I certainly could be wrong about these things, but I see no reason not to expect these things to be literally fulfilled. There is much symbolism in the book of Revelation, but much of it is illuminated for us elsewhere in scripture. The book of Revelation takes us on a journey throughout the whole Bible. It is one of the reasons why it is such a blessing to study. You cannot study the book of Revelation in isolation. You must compare scripture with scripture.

I will read the commentary when I get some time. I am working on a teaching on the book of Revelation :) at the moment so I am short on time.

You really have to stretch the prophecies in Revelation to say they have all been fulfilled. I believe when the events happen, they will be fulfilled very literally and unmistakably. I cannot approach the prophetic scriptures in any other way.

Blessings,
Peter
Considering that Paul said that Christians had already been translated into the kingdom (past tense - see Col 1:13) and John said that he was presently in the kingdom along with the Christians he was writing to (Rev 1:9), I can make a good case for inspired writers saying the kingdom was in existence starting in the first century. Peter was given the keys to the kingdom, but if the kingdom hasn't yet come, he never had an opportunity to use those keys and Jesus gave them to him for nothing.

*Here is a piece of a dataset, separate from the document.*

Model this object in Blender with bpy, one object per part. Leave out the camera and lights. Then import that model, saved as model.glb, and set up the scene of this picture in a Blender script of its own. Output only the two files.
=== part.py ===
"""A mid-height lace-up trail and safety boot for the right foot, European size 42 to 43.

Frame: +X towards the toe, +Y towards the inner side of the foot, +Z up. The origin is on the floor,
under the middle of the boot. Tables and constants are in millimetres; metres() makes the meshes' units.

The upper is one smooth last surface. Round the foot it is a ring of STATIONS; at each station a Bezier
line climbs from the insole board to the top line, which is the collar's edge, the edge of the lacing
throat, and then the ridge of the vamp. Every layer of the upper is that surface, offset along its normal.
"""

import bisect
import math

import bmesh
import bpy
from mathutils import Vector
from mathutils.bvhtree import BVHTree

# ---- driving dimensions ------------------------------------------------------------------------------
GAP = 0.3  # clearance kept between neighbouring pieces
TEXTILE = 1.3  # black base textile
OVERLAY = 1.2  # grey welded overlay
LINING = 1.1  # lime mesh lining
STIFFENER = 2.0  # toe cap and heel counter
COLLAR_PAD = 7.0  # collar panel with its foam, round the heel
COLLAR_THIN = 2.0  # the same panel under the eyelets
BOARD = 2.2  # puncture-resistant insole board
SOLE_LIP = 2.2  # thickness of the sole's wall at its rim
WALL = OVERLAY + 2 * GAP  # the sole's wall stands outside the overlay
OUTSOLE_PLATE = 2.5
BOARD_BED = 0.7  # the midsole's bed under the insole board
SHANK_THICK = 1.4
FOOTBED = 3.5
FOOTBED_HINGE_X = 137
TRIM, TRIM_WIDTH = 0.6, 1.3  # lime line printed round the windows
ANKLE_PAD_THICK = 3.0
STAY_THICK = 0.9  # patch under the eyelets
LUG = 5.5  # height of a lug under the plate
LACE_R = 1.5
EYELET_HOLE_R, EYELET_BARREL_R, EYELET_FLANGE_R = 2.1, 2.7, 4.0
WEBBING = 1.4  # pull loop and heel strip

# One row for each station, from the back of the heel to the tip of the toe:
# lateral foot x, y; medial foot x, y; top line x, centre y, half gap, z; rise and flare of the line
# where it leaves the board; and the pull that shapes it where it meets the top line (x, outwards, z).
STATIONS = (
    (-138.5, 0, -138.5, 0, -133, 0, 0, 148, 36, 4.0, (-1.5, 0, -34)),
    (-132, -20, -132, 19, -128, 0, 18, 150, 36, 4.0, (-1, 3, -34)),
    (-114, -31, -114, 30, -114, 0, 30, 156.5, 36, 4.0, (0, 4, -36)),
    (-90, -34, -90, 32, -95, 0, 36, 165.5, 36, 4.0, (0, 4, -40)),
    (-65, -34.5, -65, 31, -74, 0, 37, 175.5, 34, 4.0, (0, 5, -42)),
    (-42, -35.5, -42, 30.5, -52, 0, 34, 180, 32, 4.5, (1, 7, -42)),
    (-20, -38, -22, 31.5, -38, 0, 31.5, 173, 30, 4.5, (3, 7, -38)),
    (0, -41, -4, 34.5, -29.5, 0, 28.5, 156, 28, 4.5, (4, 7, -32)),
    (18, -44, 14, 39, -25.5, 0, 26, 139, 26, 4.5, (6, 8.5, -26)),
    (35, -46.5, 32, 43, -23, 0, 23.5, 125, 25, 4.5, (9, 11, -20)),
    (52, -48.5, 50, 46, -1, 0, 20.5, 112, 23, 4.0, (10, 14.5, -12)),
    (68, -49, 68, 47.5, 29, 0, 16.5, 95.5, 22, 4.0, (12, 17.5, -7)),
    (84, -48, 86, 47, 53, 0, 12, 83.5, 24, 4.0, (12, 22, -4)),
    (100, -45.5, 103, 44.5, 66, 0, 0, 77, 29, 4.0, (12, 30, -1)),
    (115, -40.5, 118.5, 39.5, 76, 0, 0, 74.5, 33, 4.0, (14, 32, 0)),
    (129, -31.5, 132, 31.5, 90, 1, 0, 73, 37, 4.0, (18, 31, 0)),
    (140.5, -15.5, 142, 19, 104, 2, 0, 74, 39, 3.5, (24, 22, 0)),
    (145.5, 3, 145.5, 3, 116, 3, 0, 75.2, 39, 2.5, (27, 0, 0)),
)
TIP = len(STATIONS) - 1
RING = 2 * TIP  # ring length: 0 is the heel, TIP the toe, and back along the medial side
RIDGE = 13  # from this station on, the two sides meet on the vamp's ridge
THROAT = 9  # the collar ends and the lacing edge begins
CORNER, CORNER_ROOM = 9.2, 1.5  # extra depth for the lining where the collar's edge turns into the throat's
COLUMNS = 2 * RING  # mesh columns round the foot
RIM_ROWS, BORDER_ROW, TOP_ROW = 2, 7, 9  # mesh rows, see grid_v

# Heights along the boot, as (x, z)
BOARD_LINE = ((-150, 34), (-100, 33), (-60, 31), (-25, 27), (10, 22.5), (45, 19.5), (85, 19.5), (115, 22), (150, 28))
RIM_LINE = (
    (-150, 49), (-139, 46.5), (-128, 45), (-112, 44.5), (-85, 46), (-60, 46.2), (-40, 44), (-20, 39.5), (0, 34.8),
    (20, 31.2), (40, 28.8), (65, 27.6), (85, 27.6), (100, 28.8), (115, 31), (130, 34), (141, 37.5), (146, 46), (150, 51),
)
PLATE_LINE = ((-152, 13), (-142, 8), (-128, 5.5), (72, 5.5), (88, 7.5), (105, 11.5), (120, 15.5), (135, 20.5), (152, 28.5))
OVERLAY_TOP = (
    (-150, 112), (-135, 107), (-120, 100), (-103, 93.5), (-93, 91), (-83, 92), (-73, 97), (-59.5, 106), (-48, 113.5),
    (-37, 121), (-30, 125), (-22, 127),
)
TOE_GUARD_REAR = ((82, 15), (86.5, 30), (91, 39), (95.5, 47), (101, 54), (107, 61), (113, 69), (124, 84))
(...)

Isaiah 2 prophesied that the kingdom would be established and would go forth from Jerusalem. Lo and behold, the kingdom (to which Peter granted people access by preaching the gospel--the "keys of the kingdom") was established in Jerusalem on Pentecost, AD 30 (or so). Joel speaks of the destruction of Judah and Jerusalem, but then says (according to the LXX and Peter's quotation) "in the last days" God would pour out His spirit upon all flesh... In the last days of what? Given the context, it is the last days of the Jewish theocracy, the Jewish commonwealth. The same thing occurs in Micah 3, speaking of the destruction of Judah/Jerusalem, and then says, "but in the last days..." the kingdom would be established. The last days of what? In context, it is the last days of Jerusalem.

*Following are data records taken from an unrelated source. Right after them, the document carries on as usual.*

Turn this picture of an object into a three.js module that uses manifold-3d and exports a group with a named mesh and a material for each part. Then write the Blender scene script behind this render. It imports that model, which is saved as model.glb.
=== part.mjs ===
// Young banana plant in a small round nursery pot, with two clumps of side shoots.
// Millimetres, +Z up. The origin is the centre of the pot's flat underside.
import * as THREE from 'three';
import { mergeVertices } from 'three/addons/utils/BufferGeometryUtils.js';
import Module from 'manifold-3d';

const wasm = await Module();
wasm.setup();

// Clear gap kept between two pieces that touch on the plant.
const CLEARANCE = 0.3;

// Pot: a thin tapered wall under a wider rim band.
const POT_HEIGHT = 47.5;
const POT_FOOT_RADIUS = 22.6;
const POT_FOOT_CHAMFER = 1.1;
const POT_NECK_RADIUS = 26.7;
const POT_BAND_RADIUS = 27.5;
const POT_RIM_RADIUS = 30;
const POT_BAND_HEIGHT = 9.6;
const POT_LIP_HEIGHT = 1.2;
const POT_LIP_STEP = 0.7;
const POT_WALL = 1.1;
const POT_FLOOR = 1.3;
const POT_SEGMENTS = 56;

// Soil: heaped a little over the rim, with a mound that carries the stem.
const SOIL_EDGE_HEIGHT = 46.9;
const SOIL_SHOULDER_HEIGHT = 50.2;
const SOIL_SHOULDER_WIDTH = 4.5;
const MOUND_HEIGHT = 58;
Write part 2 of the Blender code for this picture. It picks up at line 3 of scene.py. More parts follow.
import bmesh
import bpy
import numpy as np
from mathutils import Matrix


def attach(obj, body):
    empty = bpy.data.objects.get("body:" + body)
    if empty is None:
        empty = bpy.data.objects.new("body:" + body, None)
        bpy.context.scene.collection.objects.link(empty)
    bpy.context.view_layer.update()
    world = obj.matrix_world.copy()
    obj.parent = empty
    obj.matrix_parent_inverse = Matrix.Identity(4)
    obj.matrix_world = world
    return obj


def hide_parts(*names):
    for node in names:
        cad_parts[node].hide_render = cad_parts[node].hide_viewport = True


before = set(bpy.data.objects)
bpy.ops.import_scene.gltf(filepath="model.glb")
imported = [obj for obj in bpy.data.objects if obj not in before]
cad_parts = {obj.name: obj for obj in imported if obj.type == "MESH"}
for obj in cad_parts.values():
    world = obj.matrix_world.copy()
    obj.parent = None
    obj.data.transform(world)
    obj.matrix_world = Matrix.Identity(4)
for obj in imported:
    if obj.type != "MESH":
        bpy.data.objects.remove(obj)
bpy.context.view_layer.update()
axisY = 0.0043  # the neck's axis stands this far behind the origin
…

Zechariah 12 describes the death of Christ, Zech 13 describes the same time period (both contain prophesies that are specifically said to be fulfilled during Christ's passion week). Zech 13 also describes the end of prophecy and evil spirits in this context. Then in Zech 14, Jerusalem is attacked and destroyed.

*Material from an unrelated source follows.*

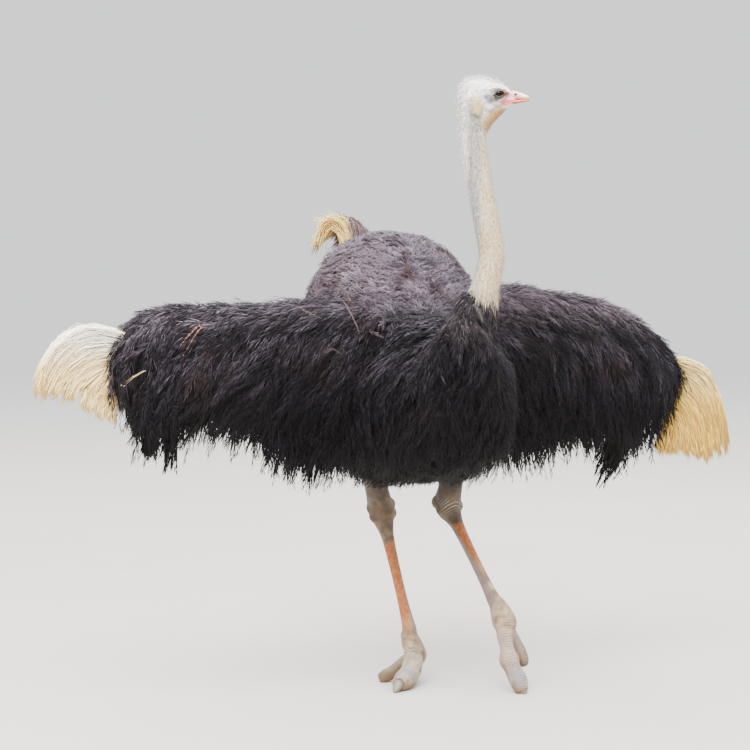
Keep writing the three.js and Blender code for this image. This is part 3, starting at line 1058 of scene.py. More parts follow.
@dataclass
class Head:
    """The head's and neck's bare flesh, with brows, lids, gape and ears. Head rows are in millimetres:
    forward, level, half width, half height and boxiness."""

    bird: Bird
    skull: tuple[Row, ...] = (
        (-56, 2, 8, 12),
        (-52, 2, 20, 27),
        (-36, 4, 32, 42),
        (-12, 4, 37.5, 50),
        (14, 2, 39, 50),
        (38, -1, 37, 44),
        (60, -4, 31, 36),
        (80, -5, 24.5, 28),
        (96, -6, 20.5, 21, 2.2),
        (107, -6, 15, 14),
    )
    throat: tuple[Row, ...] = (
        (88, -24, 11, 7),
        (66, -33, 20, 15),
        (36, -46, 30, 27),
        (8, -64, 36, 36),
        (-12, -92, 37, 36),
    )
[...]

Of course, lots of people argue against a spiritual application to any OT prophecies about Israel, even though the inspired apostle Paul said that true Israel was the spiritual Israel.

It best fits the evidence (and this conversation has gone well off the topic of the commentary) that the prophesied kingdom (which the perfect Son of God said was "at hand"--that means very near) is the church. It was established in Jerusalem (just like prophecy states), it was established during the days of the Roman kings (see Daniel 2), it was established by God (see Acts 2).

I still wonder why it is that when Jesus said, "this generation shall not pass until all these things" occur if he didn't mean that all the things he just got done describing wouldn't happen during that generation. Jerusalem was destroyed during that generation. But if we go with the futurist interpretation, then Jesus meant that "your great, great, great, great, great, great, great, great, great, great, great, great, great, great, great, great, great, great, great, great, great, great, great, great, great, great, great, great, great, great, great, great, great, great, great, great, great, great, great, great, great, great, great, great, great, great, great, great grandchildren's generation shall not pass until all these things" occur. 2000 years divided by 40 years (average length of biblical generations) makes for 50 generations. That, my friend, is REALLY stretching the words of Christ.

Finally, Peter, you may have a typo in your post. You said "I see no reason not to expect these things to be literally fulfilled" and then finished by saying "I do not believe when the events happen, they will be fulfilled very literally and unmistakably." Unless I'm reading your thoughtful comment wrong, you either added a "not" or left out a "not" in one of those sentences.

Thanks for your comment.

Brad
This a FEATURED(?!) e-Sword download? Maybe I'm in the wrong place, using the wrong software for my Bible studies.
Cobb78,
Thanks for the chat yesterday. We will continue this interesting discussion in chat again soon.
Blessings,
Peter

This a FEATURED(?!) e-Sword download? Maybe I'm in the wrong place, using the wrong software for my Bible studies.


NormJ,

This site does not endorse any particular views on end times eschatology. I am a futurist and I think that the creator of this site is too. However, this site allows for people to post modules of differing perspectives. There are many great Christian brothers and sisters in Christ that do not interpret Bible prophecy the same way I do. In fact, Christian commentators for much of church history have not had a clear view of these things. Also, having your views challenged can help you in your study by enabling you to be better able to defend your views.

Blessings,
Peter
I don't believe that an error in this area is critical to your salvation and it does not challenge the deity of Christ, so I have no problem featuring it. It's helpful to be well versed in opposing theologies in all areas, but a lot of Christians are secretly afraid they can't defend their theology (and that's because they're not familiar with opposing theologies).

I largely endorse the futurist view of Revelation, but it has some holes in it that I can't easily explain. I'm nearly positive that Revelation is much more than a Preterist view but that things aren't going to happen like the Futurist folks think either. I'm certainly open to some portions of Revelation having already been fulfilled, certainly portions of Matthew. It's a supernatural riddle and just because there's an answer that seems right and seemingly fits, does not mean its the "best" answer to the riddle. If it were all crystal clear, then what's going to happen couldn't happen because everyone (humans and the spiritual world as well) would know it's going to happen, which would bar the deception that I believe is coming. That's a whole another story. It's not just some humans who think they have this figured out. The fallen angels and Satan think they have it figured out too. I think how it all ends will be something of a surprise to many...

I personally believe it's important to be familiar with all theories about Eschatalogy since what's coming may be a combination or variation of any number of theories. And it might be important for you to recognize the events when they are happening in real-time.